Sid Murdeshwar (23:53): I think the traditional bank route is still a good one and still gives you a pretty broad base of experience to build off. I think you're seeing increasingly private equity firms, especially the larger ones that can develop training programs, hire directly from college. So, if you can find opportunities like that, I think that's certainly interesting.

And joining private companies right away, if your goal is to eventually start your own business or build your own business, starting off as an operator is also another interesting way to do it, right? Because then you're developing the real world, hands-on operating experience, and you can supplement it with the financial experience that you might get at a bank. You know, you can also engage advisors to help you with that piece, but developing the operating experience is also really valuable. So, I think there's a lot of ways to try to get to that end goal.

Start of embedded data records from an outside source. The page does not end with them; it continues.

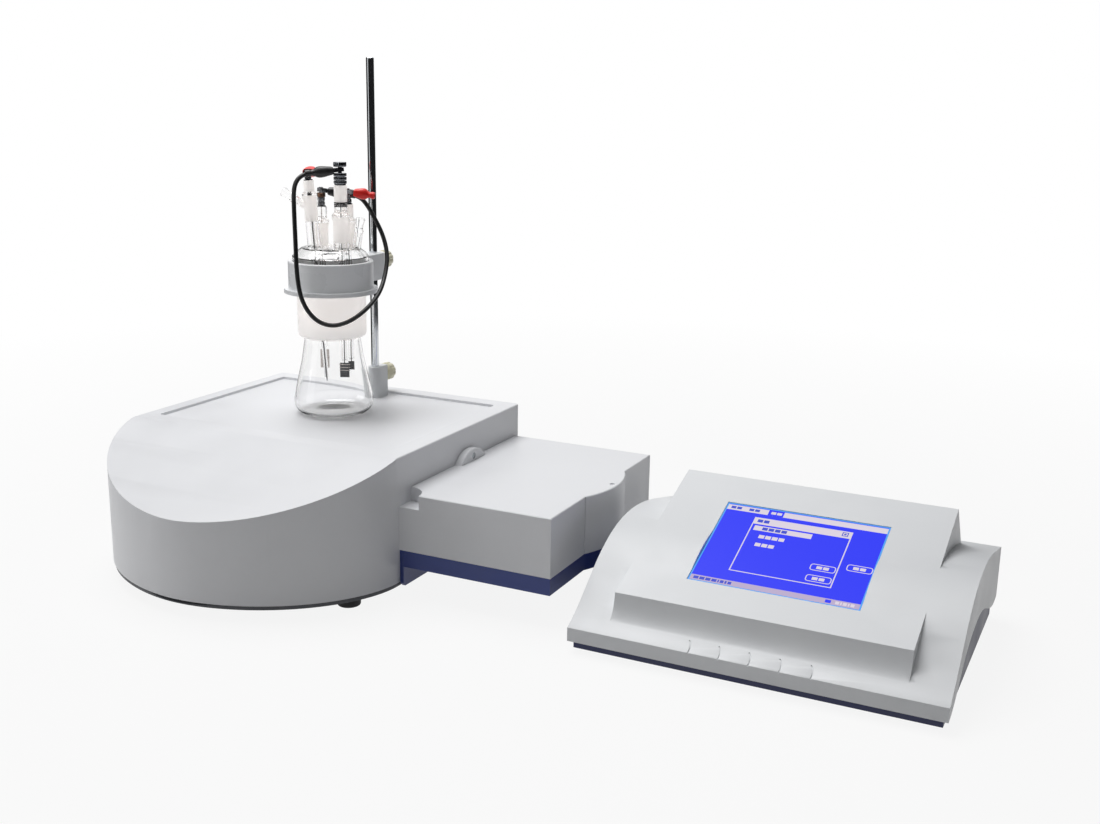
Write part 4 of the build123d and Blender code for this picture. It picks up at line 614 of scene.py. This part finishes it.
class TITRATOR_OT_electrodes(bpy.types.Operator):
    """Electrodes with their terminals and foils"""
    bl_idname = "titrator.electrodes"
    bl_label = "Electrodes"

    def execute(self, context):
        for name, size in ELECTRODE_SIZES.items():
            place = electrode_place(name)
            mesh = smooth(turned(f"{name}_stem", stem_outline(size), place, 64), 40)
            bands = [(size["rim"] - 10.5, size["rim"], place, 20)]
            if name in WHITE_CAP_MM:
                bands.append((size["cap_top"] - WHITE_CAP_MM[name], size["cap_top"] + 1, place, 20))
            mark_ground(mesh, bands)
            node = f"{name}_electrode"
            new_object(mesh.name, mesh, MATERIALS["glass"], "holder", [node])
        for name, material in (("main", "dark_chrome"), ("pair", "dark_chrome"), ("thin", "nickel"),
                               ("side", "nickel")):
            terminal_piece(name, material)
        foil_pieces()
        ring_foot = ELECTRODE_SIZES["main"]["cap_top"] - WHITE_CAP_MM["main"] - 5
        for number in range(RING_MARKS):
            low, radius = ring_foot + RING_MARK_PITCH_MM * number, ELECTRODE_SIZES["main"]["cap"]
            ring = [(radius, low), (radius + 0.12, low), (radius + 0.12, low + 1.0), (radius, low + 1.0)]
            inner_rod("main", f"main_ring_mark_{number}", ring, "burnt_ink")
        thin = ELECTRODE_SIZES["thin"]
        rod = [(0, thin["tip"] + 2), (0.75, thin["tip"] + 2), (0.75, CARBON_WAIST_MM),
               (1.5, CARBON_TOP_MM), (0, CARBON_TOP_MM)]
        inner_rod("thin", "thin_carbon_rod", rod, "carbon")
        low, high = BRONZE_FOOT_MM, ELECTRODE_SIZES["pair"]["bite"] - BITE_HEIGHT_MM / 2
        bronze = [(3.7, low), *nut(4.2, low, high)[1:-1], (3.7, high)]
        inner_rod("pair", "pair_bronze_nut", bronze, "bronze")
        return {"FINISHED"}


# outline of a clip's sleeve: distance behind the bite, half width across the jaws, half height along the pivot pin
SLEEVE_OUTSIDE_MM = [(7.6, 6.2, 3.5), (8.2, 6.4, 3.8), (12, 6.4, 4.4), (16, 6.2, 5.1), (19, 5.8, 5.4),
                     (21.5, 5.2, 5.1), (23.5, 4.2, 4.2), (25.5, 3.0, 3.0), (27.5, 2.75, 2.75), (28.6, 2.85, 2.85),
                     (29.4, 3.3, 3.3), (33.2, 3.3, 3.3), (34, 3.0, 3.0)]
SLEEVE_INSIDE_MM = [(34, 2.2, 2.2), (33, 1.97, 1.97), (28, 1.97, 1.97), (25.5, 2.1, 2.1), (22.5, 3.7, 3.6),
                    (19.5, 4.9, 4.5), (12, 5.8, 3.8), (7.6, 5.75, 3.1)]
# the side clip's sleeve is the short one
SLEEVE_LENGTH_MM = {"main": 34, "pair": 34, "thin": 34, "side": 27}


def sleeve_piece(name, material):
    """Soft sleeve, lofted through rounded sections: y = w sign(cos a) |cos a|^e, z = h sign(sin a) |sin a|^e,
    with e = 2/3 at the flat mouth, going to 1, a circle, at the neck."""
    stations = []
    for profile in (SLEEVE_OUTSIDE_MM, SLEEVE_INSIDE_MM):
        profile = np.array(profile, float)
        share = np.linspace(0, len(profile) - 1, 6 * len(profile))
        fine = np.stack([np.interp(share, range(len(profile)), column) for column in profile.T], axis=1)
        for _ in range(6):
            fine[1:-1] = (fine[:-2] + 2 * fine[1:-1] + fine[2:]) / 4
        stations.append(fine)
    station = np.concatenate(stations)
    along, width, height = (station[:, i:i + 1] for i in range(3))
    power = 2 / 3 + np.clip((along - 14) / 11, 0, 1) / 3
    mouth, tail = along.min(), along.max()
    along = mouth + (along - mouth) * (SLEEVE_LENGTH_MM[name] - mouth) / (tail - mouth)
    angle = np.linspace(0, 2 * np.pi, 64, endpoint=False)[None, :]
    across = width * np.sign(np.cos(angle)) * np.abs(np.cos(angle)) ** power
    up = height * np.sign(np.sin(angle)) * np.abs(np.sin(angle)) ** power
    points = np.stack([along + 0 * angle, across, up], axis=-1) * MM
    mesh = smooth(surface(f"{name}_clip_sleeve", carried(points, clip_place(name)), True, True), 50)
    node = f"{name}_clip_boot"
    return new_object(mesh.name, mesh, MATERIALS[material], body_of(node), [node])


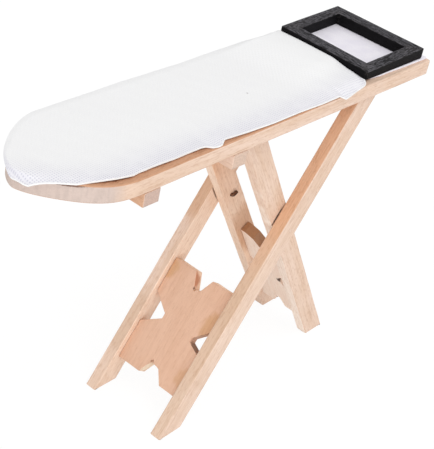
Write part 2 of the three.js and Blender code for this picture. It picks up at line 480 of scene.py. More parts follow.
class Recipe:
    """One material's nodes, with short calls that add a node and join its inputs."""

    def __init__(self, name: str) -> None:
        """Starts an empty recipe around a Principled shader."""
        self.material = bpy.data.materials.new(name)
        self.material.use_nodes = True
        self.tree = self.material.node_tree
        self.shader = self.tree.nodes["Principled BSDF"]

    def feed(self, node: bpy.types.Node, values: dict[str | int, Value]) -> None:
        """Sets inputs of a node, or joins them to other sockets.

        Args:
            node: the node.
            values: what each input gets, by its name or number. None leaves it as it is.
        """
        for key, value in values.items():
            if isinstance(value, Socket):
                self.tree.links.new(value, node.inputs[key])
            elif value is not None:
                node.inputs[key].default_value = value

    def add(self, kind: str, *values: Value, **settings: object) -> bpy.types.Node:
        """Adds a node.

        Args:
            kind: the node's type, without its ShaderNode.
            values: what its first inputs get, in order.
            settings: the node's own settings.

        Returns:
            The new node.
        """
        node = self.tree.nodes.new("ShaderNode" + kind)
        for key, setting in settings.items():
            setattr(node, key, setting)
        self.feed(node, dict(enumerate(values)))
        return node

    def math(self, operation: str, a: Value, b: Value = None, clamp: bool = False) -> Socket:
        """One sum of two numbers."""
        return self.add("Math", a, b, operation=operation, use_clamp=clamp).outputs[0]

    def plus(self, a: Value, b: Value, clamp: bool = False) -> Socket:
        """Two numbers added, and kept from 0 to 1 where clamp is set."""
        return self.math("ADD", a, b, clamp)

    def minus(self, a: Value, b: Value) -> Socket:
        """The second number taken from the first."""
        return self.math("SUBTRACT", a, b)

    def times(self, a: Value, b: Value) -> Socket:
        """Two numbers multiplied."""
        return self.math("MULTIPLY", a, b)

    def vector(self, operation: str, a: Value, b: Value) -> Socket:
        """One sum of two vectors, which is a number for a dot product or a distance."""
        node = self.add("VectorMath", a, b, operation=operation)
        return node.outputs["Value" if operation in ("DOT_PRODUCT", "DISTANCE") else "Vector"]

    def span(
        self, value: Value, start: float, end: float, low: float = 0.0, high: float = 1.0
    ) -> Socket:
        """A smooth step from low, where value is start, to high, where it is end."""
        steps = (value, start, end, low, high)
        return self.add("MapRange", *steps, interpolation_type="SMOOTHSTEP").outputs[0]

    def mix(self, share: Value, a: Value, b: Value, blend: str = "MIX") -> Socket:
        """Goes from colour a to colour b by a share.

        Args:
            share: how much of b there is, 0 to 1.
            a: the first colour.
            b: the second colour.
            blend: how b is laid over a.

        Returns:
            The new colour.
        """
        node = self.add("Mix", share, data_type="RGBA", blend_type=blend)
        self.feed(node, {6: a, 7: b})
        return node.outputs[2]

    def noise(self, place: Value, scale: float, detail: float = 2.0, swirl: float = 0.0) -> Socket:
        """Cloudy noise with lumps of about 1 over scale millimetres.

        Args:
            place: where it is read.
            scale: the lumps in a millimetre.
            detail: how many finer layers it has.
            swirl: how far the layers twist it.

        Returns:
            The noise, 0 to 1.
        """
        node = self.add("TexNoise")
        inputs = {"Vector": place, "Scale": scale, "Detail": detail, "Distortion": swirl}
        self.feed(node, inputs)
        return node.outputs[0]

    def streaks(
        self, place: Value, share: float, scale: float, detail: float = 2.0, swirl: float = 0.0
    ) -> Socket:
        """Noise drawn out along Z, where share is the width of its lumps over their length."""
        drawn = self.vector("MULTIPLY", place, (1.0, 1.0, share))
        return self.noise(drawn, scale, detail, swirl)

    def millimetres(self, turn: Triple = (0.0, 0.0, 0.0)) -> Socket:
        """The place on the piece in millimetres, turned by angles in degrees."""
        own = self.add("TexCoord").outputs["Object"]
        mapping = self.add("Mapping")
        angles = tuple(math.radians(angle) for angle in turn)
        self.feed(mapping, {"Vector": own, "Rotation": angles, "Scale": (1 / MM,) * 3})
        return mapping.outputs[0]

    def facing(self, direction: Triple) -> Socket:
        """How squarely the surface faces along a direction, or against it, from 0 to 1."""
        own = self.add("TexCoord").outputs["Normal"]
        return self.math("ABSOLUTE", self.vector("DOT_PRODUCT", own, direction))

    def attribute(self, name: str) -> Socket:
        """A number that the mesh keeps at its points."""
        return self.add("Attribute", attribute_name=name).outputs["Fac"]

    def finish(
        self, colour: Value, roughness: Value, height: Value, depth: float,
        strength: float = 1.0, specular: float | None = None,
    ) -> Material:
        """Joins the colour, roughness and relief to the shader.

        Args:
            colour: the surface's colour.
            roughness: its roughness.
            height: the relief, from 0 to 1.
            depth: the relief's depth in millimetres.
            strength: how much of the relief shows.
            specular: the strength of its gloss, if not the shader's usual.

        Returns:
            The finished material.
        """
        relief = {"Strength": strength, "Distance": depth * MM, "Height": height}
        bump = self.add("Bump")
        self.feed(bump, relief)
        surface = {"Base Color": colour, "Roughness": roughness, "Normal": bump.outputs[0]}
        self.feed(self.shader, {**surface, "Specular IOR Level": specular})
        return self.material


@dataclass(frozen=True)
class Grain:
    """The way that the fibres of a wooden piece run."""

    direction: Triple
    turn: Triple

    @staticmethod
    def leaning(degrees: float) -> "Grain":
        """Fibres in the X-Z plane that lean to the heel from upright."""
        lean = math.radians(degrees)
        return Grain((math.sin(lean), 0.0, math.cos(lean)), (0.0, -degrees, 0.0))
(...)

Scott Semer (24:20): Well, we really appreciate you coming on. It's sort of a fascinating time period with the development of AI and a lot of obviously political changes. You know, private equity and private markets are really kind of at the cusp of everything that's interesting, that's happening in the business world. And so, it's going to be fascinating to see what develops. And Alpinvest is right there doing just amazing and interesting things and really appreciate you taking the time to visit with us.

Sid Murdeshwar (24:24): Thanks, Scott, I appreciate it, and thanks for letting me participate.